The CMRS Center for Early Global Studies – UCLA will be sponsoring this panel.

To submit a paper proposal, please send a Word or PDF document to Maria Vittoria (Mavi) Spissu [mariavittoria.spissu@unibo.it] & Marta Albalá Pelegrín [martaa@cpp.edu].

Please ensure to include:
– Presenter’s first and last name
– Current academic affiliation (or “Independent Scholar”) and title
– Email address
– Paper Title (15-word maximum)
– Paper Abstract (150-word maximum)
– Short CV / Résumé (300-word maximum, expected)

Please also follow the RSA Guidelines.

CALL FOR PAPERS – The Construction of Identities from Material Culture in the Early Modern World (RSA 2024, Panel)

Renaissance Society of America – Chicago, 2024 (March 21 – 23rd)

Panel Organizers:
Rosario Nava Román. Instituto Mora (CONACYT), Escuela Nacional de Pintura, Escultura y
Grabado “la Esmeralda”

Vanessa A. Portugal.

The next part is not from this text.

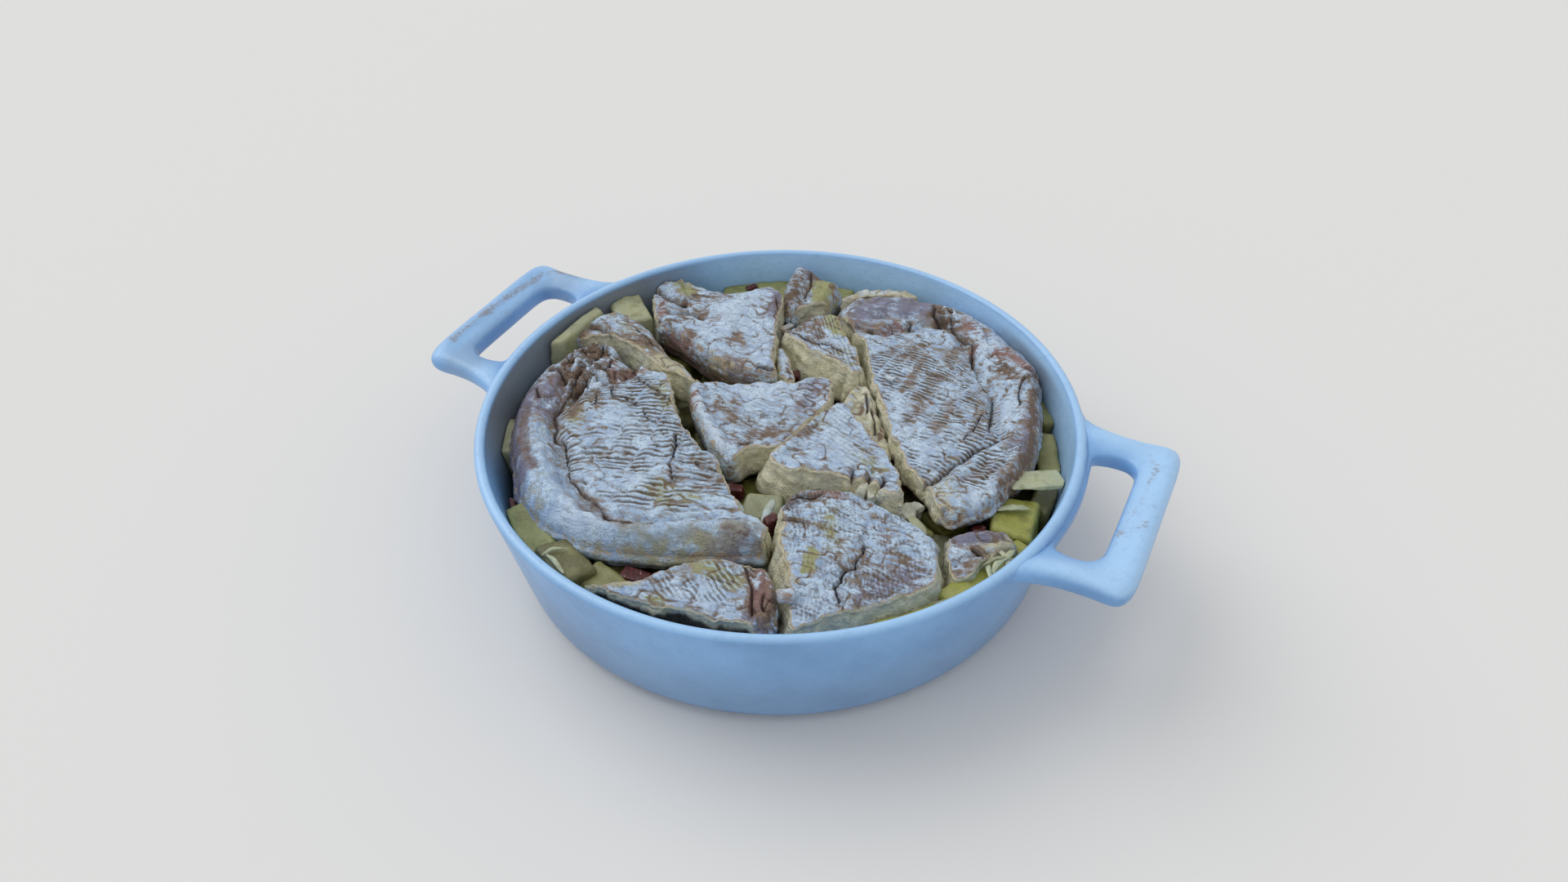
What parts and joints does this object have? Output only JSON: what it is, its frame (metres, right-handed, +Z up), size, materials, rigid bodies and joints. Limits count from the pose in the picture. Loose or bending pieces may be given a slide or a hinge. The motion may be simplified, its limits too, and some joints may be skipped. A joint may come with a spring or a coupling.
{
  "type": "tartiflette",
  "caption": "uncooked tartiflette in a round eared oven dish: potato chunks and lardons under cut pieces of washed-rind cheese, rind side up",
  "frame": {"origin": "centre of the dish's base, on the surface it stands on", "axes": "+Z up, +X through the ear at the right of the picture, +Y away from the camera's side"},
  "size_m": [0.2901, 0.23, 0.058],
  "materials": {
    "glaze": "glossy pale blue glaze, worn brown along the ears",
    "rind": "matt bloomy washed rind over cream cheese",
    "potato": "moist cut potato",
    "bacon": "moist cured meat"
  },
  "bodies": {
    "root": {"crumb_back": "rind", "crumb_white": "rind", "crumbled_wedge": "rind", "dish": "glaze", "edge_strip_left": "rind", "half_wheel_left": "rind", "half_wheel_right": "rind", "lardon_1": "bacon", "lardon_2": "bacon", "lardon_3": "bacon", "lardon_4": "bacon", "lardon_5": "bacon", "lardon_6": "bacon", "lardon_7": "bacon", "lardon_8": "bacon", "lardon_9": "bacon", "potato_bed": "potato", "rind_nub": "rind", "rind_sliver": "rind", "rind_strip_back": "rind", "scrap_right": "rind", "wedge_back": "rind", "wedge_back_left": "rind", "wedge_centre": "rind", "wedge_front": "rind", "wedge_front_left": "rind", "wedge_right": "rind", "wedge_upper": "rind"}
  },
  "joints": []
}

University of Lincoln

Submission Deadline: July 31st, 2023. 5pm (BST)

Considering the range of asymmetrical encounters (Subrahmanyam, 2012) that particulars
exercised during the early modern world, this panel seeks paper proposals that engage
critically with the representations of the otherness –and the construction of identities– from a
non-European discourse to examine the visual strategies employed by groups or individuals
(Indigenous peoples of the Americas, Africans, Asians) to understand unfamiliar peoples in
their interconnected world.

The aim of this panel is to deeply reflect on the diversity of creative processes brought in by
the new cultural interactions, shifting the focus on the paradigm of ‘the global world’ by
drawing on the diversity of diachronic negotiations, interpretations, and constructions of
identity of the self and of the otherness recognizing the agency of a diverse plurality of actors
with an emphasis in, but not limited to, the colonial Americas.

We welcome papers studying paintings, codices, artifacts, archaeological objects, dealing
with gender, racism, castes, identity, and the agency of the image.

Please submit your abstract (200 words maximum) with title (15 words maximum), your full
name, current affiliation and a one page CV to the organizers Rosario Nava Román
(rona.foto@gmail.com) and Vanessa A. Portugal (vaportugal@lincoln.ac.uk) by 5pm British
Summer Time on 31 July. Notifications will be sent by 10 August.